(Structured object records)
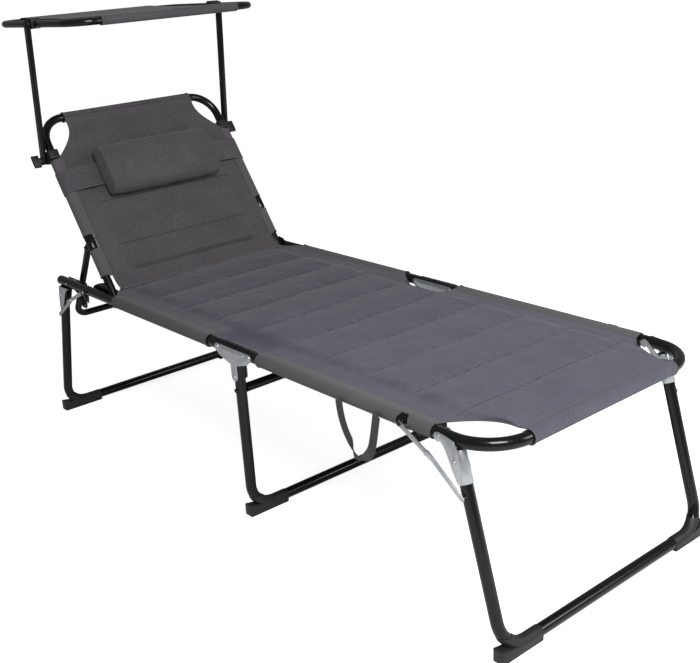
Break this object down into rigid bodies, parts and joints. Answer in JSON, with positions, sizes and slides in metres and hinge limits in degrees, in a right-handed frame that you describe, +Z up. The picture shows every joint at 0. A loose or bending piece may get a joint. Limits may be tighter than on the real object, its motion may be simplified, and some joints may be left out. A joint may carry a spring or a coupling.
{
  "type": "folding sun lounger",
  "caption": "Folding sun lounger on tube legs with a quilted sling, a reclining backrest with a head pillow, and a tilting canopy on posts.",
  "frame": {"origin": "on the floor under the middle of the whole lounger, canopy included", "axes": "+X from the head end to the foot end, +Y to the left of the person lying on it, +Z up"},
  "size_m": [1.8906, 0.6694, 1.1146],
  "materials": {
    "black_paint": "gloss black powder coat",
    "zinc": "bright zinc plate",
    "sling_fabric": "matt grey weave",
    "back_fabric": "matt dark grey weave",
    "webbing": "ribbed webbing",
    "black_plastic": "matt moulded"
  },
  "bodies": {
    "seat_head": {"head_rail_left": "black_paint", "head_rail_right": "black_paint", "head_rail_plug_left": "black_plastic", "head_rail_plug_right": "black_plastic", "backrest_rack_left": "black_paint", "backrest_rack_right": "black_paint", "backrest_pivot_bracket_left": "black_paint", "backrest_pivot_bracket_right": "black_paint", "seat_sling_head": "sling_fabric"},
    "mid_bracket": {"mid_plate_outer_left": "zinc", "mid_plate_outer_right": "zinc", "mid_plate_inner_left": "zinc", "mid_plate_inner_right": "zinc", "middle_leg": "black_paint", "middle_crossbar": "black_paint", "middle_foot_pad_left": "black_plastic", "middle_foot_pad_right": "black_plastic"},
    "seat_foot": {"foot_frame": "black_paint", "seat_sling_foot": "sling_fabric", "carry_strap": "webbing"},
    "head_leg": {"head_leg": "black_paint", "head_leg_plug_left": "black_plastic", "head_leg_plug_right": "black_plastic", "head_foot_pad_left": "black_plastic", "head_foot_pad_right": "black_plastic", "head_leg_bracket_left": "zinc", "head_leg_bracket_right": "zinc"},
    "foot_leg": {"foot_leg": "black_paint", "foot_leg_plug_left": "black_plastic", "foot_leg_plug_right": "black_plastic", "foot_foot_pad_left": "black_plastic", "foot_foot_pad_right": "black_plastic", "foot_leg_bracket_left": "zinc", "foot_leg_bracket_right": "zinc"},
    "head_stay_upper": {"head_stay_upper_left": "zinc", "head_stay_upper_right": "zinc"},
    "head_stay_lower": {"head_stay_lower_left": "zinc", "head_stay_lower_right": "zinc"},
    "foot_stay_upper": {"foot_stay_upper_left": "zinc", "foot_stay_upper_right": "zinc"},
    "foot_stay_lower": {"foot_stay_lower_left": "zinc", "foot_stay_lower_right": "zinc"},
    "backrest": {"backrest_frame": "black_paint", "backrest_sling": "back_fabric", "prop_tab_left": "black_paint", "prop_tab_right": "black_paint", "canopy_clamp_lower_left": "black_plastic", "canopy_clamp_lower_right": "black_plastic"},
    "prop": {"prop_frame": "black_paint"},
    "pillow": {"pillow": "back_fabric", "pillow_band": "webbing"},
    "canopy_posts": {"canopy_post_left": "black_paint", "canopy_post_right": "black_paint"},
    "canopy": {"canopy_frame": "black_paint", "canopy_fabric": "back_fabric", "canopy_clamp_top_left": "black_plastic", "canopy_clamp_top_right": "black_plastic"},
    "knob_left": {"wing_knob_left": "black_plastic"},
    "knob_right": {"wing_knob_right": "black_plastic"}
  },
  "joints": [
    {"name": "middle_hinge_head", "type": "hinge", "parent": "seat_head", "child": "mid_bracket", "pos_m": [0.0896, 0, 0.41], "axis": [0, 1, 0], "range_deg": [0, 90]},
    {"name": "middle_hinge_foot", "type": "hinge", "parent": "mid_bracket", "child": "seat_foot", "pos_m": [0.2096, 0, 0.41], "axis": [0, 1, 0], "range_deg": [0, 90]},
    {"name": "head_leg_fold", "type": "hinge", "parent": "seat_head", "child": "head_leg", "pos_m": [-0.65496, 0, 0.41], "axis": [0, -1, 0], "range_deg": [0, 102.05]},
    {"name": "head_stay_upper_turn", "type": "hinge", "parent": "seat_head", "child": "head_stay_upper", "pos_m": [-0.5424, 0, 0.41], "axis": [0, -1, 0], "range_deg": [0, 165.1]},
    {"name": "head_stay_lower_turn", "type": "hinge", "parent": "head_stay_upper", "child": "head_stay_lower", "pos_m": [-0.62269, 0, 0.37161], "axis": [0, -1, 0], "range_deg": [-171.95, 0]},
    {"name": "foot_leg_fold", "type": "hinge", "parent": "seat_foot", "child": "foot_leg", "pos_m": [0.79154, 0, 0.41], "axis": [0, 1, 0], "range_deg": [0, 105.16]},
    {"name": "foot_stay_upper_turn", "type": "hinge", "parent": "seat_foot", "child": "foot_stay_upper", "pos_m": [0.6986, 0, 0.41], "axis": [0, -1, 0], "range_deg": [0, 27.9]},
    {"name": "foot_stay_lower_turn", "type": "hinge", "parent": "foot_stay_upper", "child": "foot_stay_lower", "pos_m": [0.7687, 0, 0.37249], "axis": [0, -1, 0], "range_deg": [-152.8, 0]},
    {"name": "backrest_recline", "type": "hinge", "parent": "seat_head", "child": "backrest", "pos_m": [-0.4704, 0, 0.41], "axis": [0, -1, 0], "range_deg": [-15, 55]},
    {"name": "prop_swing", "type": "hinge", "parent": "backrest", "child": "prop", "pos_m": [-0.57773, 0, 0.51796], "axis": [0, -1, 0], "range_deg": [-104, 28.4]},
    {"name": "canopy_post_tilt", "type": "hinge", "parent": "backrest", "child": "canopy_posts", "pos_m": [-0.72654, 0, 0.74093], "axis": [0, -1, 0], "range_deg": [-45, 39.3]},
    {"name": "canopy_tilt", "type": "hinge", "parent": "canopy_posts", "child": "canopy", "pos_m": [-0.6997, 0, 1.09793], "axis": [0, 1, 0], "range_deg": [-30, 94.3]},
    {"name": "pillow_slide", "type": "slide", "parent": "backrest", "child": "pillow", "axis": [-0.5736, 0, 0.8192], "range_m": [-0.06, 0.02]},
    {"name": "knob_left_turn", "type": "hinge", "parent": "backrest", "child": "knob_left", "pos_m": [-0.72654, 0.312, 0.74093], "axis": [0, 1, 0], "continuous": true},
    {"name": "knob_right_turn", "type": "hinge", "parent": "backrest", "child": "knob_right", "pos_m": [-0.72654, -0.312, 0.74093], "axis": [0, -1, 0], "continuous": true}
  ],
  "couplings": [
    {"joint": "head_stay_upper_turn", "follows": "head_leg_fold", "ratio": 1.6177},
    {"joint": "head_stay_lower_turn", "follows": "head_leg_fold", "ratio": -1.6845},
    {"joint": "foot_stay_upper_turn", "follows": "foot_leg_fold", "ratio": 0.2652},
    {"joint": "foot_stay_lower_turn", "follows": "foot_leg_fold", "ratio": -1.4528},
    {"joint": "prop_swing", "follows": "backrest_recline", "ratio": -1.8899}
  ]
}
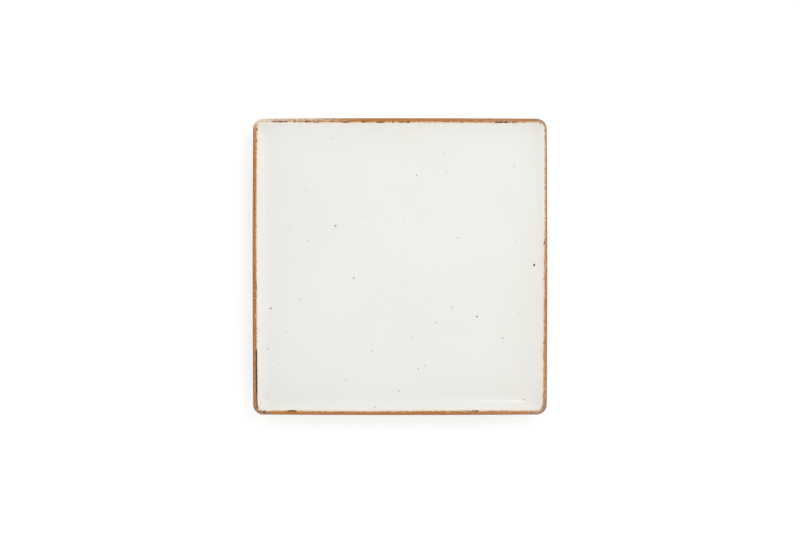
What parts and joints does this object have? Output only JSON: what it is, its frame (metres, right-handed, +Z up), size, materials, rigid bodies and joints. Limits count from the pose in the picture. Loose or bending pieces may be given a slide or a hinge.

# What you need to do
Repeat the records above exactly, from the first line to the last.

# Written answer
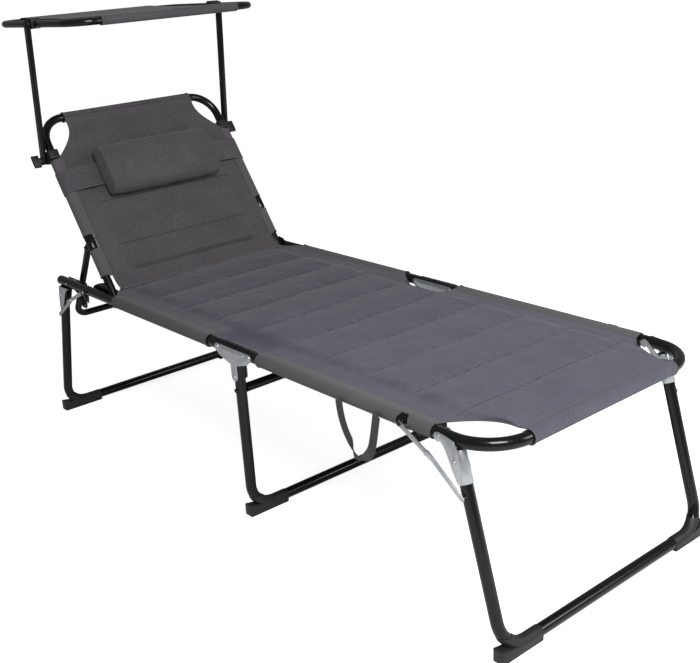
Break this object down into rigid bodies, parts and joints. Answer in JSON, with positions, sizes and slides in metres and hinge limits in degrees, in a right-handed frame that you describe, +Z up. The picture shows every joint at 0. A loose or bending piece may get a joint. Limits may be tighter than on the real object, its motion may be simplified, and some joints may be left out. A joint may carry a spring or a coupling.
{
  "type": "folding sun lounger",
  "caption": "Folding sun lounger on tube legs with a quilted sling, a reclining backrest with a head pillow, and a tilting canopy on posts.",
  "frame": {"origin": "on the floor under the middle of the whole lounger, canopy included", "axes": "+X from the head end to the foot end, +Y to the left of the person lying on it, +Z up"},
  "size_m": [1.8906, 0.6694, 1.1146],
  "materials": {
    "black_paint": "gloss black powder coat",
    "zinc": "bright zinc plate",
    "sling_fabric": "matt grey weave",
    "back_fabric": "matt dark grey weave",
    "webbing": "ribbed webbing",
    "black_plastic": "matt moulded"
  },
  "bodies": {
    "seat_head": {"head_rail_left": "black_paint", "head_rail_right": "black_paint", "head_rail_plug_left": "black_plastic", "head_rail_plug_right": "black_plastic", "backrest_rack_left": "black_paint", "backrest_rack_right": "black_paint", "backrest_pivot_bracket_left": "black_paint", "backrest_pivot_bracket_right": "black_paint", "seat_sling_head": "sling_fabric"},
    "mid_bracket": {"mid_plate_outer_left": "zinc", "mid_plate_outer_right": "zinc", "mid_plate_inner_left": "zinc", "mid_plate_inner_right": "zinc", "middle_leg": "black_paint", "middle_crossbar": "black_paint", "middle_foot_pad_left": "black_plastic", "middle_foot_pad_right": "black_plastic"},
    "seat_foot": {"foot_frame": "black_paint", "seat_sling_foot": "sling_fabric", "carry_strap": "webbing"},
    "head_leg": {"head_leg": "black_paint", "head_leg_plug_left": "black_plastic", "head_leg_plug_right": "black_plastic", "head_foot_pad_left": "black_plastic", "head_foot_pad_right": "black_plastic", "head_leg_bracket_left": "zinc", "head_leg_bracket_right": "zinc"},
    "foot_leg": {"foot_leg": "black_paint", "foot_leg_plug_left": "black_plastic", "foot_leg_plug_right": "black_plastic", "foot_foot_pad_left": "black_plastic", "foot_foot_pad_right": "black_plastic", "foot_leg_bracket_left": "zinc", "foot_leg_bracket_right": "zinc"},
    "head_stay_upper": {"head_stay_upper_left": "zinc", "head_stay_upper_right": "zinc"},
    "head_stay_lower": {"head_stay_lower_left": "zinc", "head_stay_lower_right": "zinc"},
    "foot_stay_upper": {"foot_stay_upper_left": "zinc", "foot_stay_upper_right": "zinc"},
    "foot_stay_lower": {"foot_stay_lower_left": "zinc", "foot_stay_lower_right": "zinc"},
    "backrest": {"backrest_frame": "black_paint", "backrest_sling": "back_fabric", "prop_tab_left": "black_paint", "prop_tab_right": "black_paint", "canopy_clamp_lower_left": "black_plastic", "canopy_clamp_lower_right": "black_plastic"},
    "prop": {"prop_frame": "black_paint"},
    "pillow": {"pillow": "back_fabric", "pillow_band": "webbing"},
    "canopy_posts": {"canopy_post_left": "black_paint", "canopy_post_right": "black_paint"},
    "canopy": {"canopy_frame": "black_paint", "canopy_fabric": "back_fabric", "canopy_clamp_top_left": "black_plastic", "canopy_clamp_top_right": "black_plastic"},
    "knob_left": {"wing_knob_left": "black_plastic"},
    "knob_right": {"wing_knob_right": "black_plastic"}
  },
  "joints": [
    {"name": "middle_hinge_head", "type": "hinge", "parent": "seat_head", "child": "mid_bracket", "pos_m": [0.0896, 0, 0.41], "axis": [0, 1, 0], "range_deg": [0, 90]},
    {"name": "middle_hinge_foot", "type": "hinge", "parent": "mid_bracket", "child": "seat_foot", "pos_m": [0.2096, 0, 0.41], "axis": [0, 1, 0], "range_deg": [0, 90]},
    {"name": "head_leg_fold", "type": "hinge", "parent": "seat_head", "child": "head_leg", "pos_m": [-0.65496, 0, 0.41], "axis": [0, -1, 0], "range_deg": [0, 102.05]},
    {"name": "head_stay_upper_turn", "type": "hinge", "parent": "seat_head", "child": "head_stay_upper", "pos_m": [-0.5424, 0, 0.41], "axis": [0, -1, 0], "range_deg": [0, 165.1]},
    {"name": "head_stay_lower_turn", "type": "hinge", "parent": "head_stay_upper", "child": "head_stay_lower", "pos_m": [-0.62269, 0, 0.37161], "axis": [0, -1, 0], "range_deg": [-171.95, 0]},
    {"name": "foot_leg_fold", "type": "hinge", "parent": "seat_foot", "child": "foot_leg", "pos_m": [0.79154, 0, 0.41], "axis": [0, 1, 0], "range_deg": [0, 105.16]},
    {"name": "foot_stay_upper_turn", "type": "hinge", "parent": "seat_foot", "child": "foot_stay_upper", "pos_m": [0.6986, 0, 0.41], "axis": [0, -1, 0], "range_deg": [0, 27.9]},
    {"name": "foot_stay_lower_turn", "type": "hinge", "parent": "foot_stay_upper", "child": "foot_stay_lower", "pos_m": [0.7687, 0, 0.37249], "axis": [0, -1, 0], "range_deg": [-152.8, 0]},
    {"name": "backrest_recline", "type": "hinge", "parent": "seat_head", "child": "backrest", "pos_m": [-0.4704, 0, 0.41], "axis": [0, -1, 0], "range_deg": [-15, 55]},
    {"name": "prop_swing", "type": "hinge", "parent": "backrest", "child": "prop", "pos_m": [-0.57773, 0, 0.51796], "axis": [0, -1, 0], "range_deg": [-104, 28.4]},
    {"name": "canopy_post_tilt", "type": "hinge", "parent": "backrest", "child": "canopy_posts", "pos_m": [-0.72654, 0, 0.74093], "axis": [0, -1, 0], "range_deg": [-45, 39.3]},
    {"name": "canopy_tilt", "type": "hinge", "parent": "canopy_posts", "child": "canopy", "pos_m": [-0.6997, 0, 1.09793], "axis": [0, 1, 0], "range_deg": [-30, 94.3]},
    {"name": "pillow_slide", "type": "slide", "parent": "backrest", "child": "pillow", "axis": [-0.5736, 0, 0.8192], "range_m": [-0.06, 0.02]},
    {"name": "knob_left_turn", "type": "hinge", "parent": "backrest", "child": "knob_left", "pos_m": [-0.72654, 0.312, 0.74093], "axis": [0, 1, 0], "continuous": true},
    {"name": "knob_right_turn", "type": "hinge", "parent": "backrest", "child": "knob_right", "pos_m": [-0.72654, -0.312, 0.74093], "axis": [0, -1, 0], "continuous": true}
  ],
  "couplings": [
    {"joint": "head_stay_upper_turn", "follows": "head_leg_fold", "ratio": 1.6177},
    {"joint": "head_stay_lower_turn", "follows": "head_leg_fold", "ratio": -1.6845},
    {"joint": "foot_stay_upper_turn", "follows": "foot_leg_fold", "ratio": 0.2652},
    {"joint": "foot_stay_lower_turn", "follows": "foot_leg_fold", "ratio": -1.4528},
    {"joint": "prop_swing", "follows": "backrest_recline", "ratio": -1.8899}
  ]
}
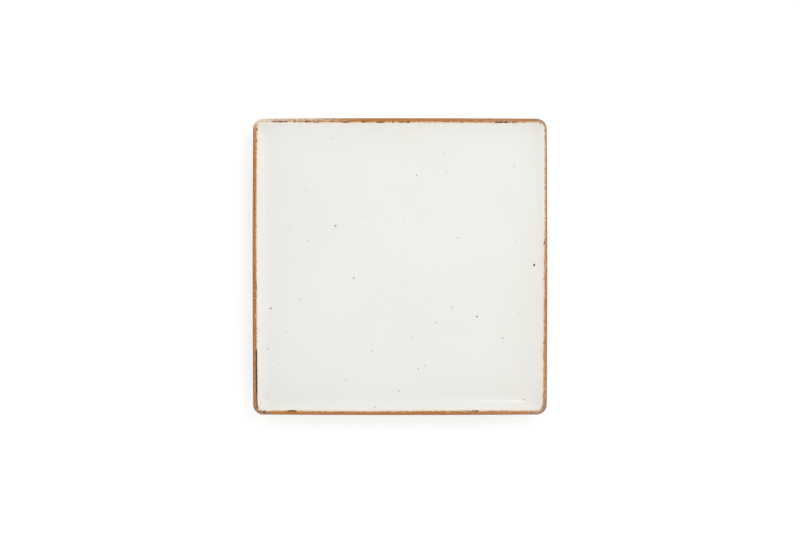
What parts and joints does this object have? Output only JSON: what it is, its frame (metres, right-handed, +Z up), size, materials, rigid bodies and joints. Limits count from the pose in the picture. Loose or bending pieces may be given a slide or a hinge.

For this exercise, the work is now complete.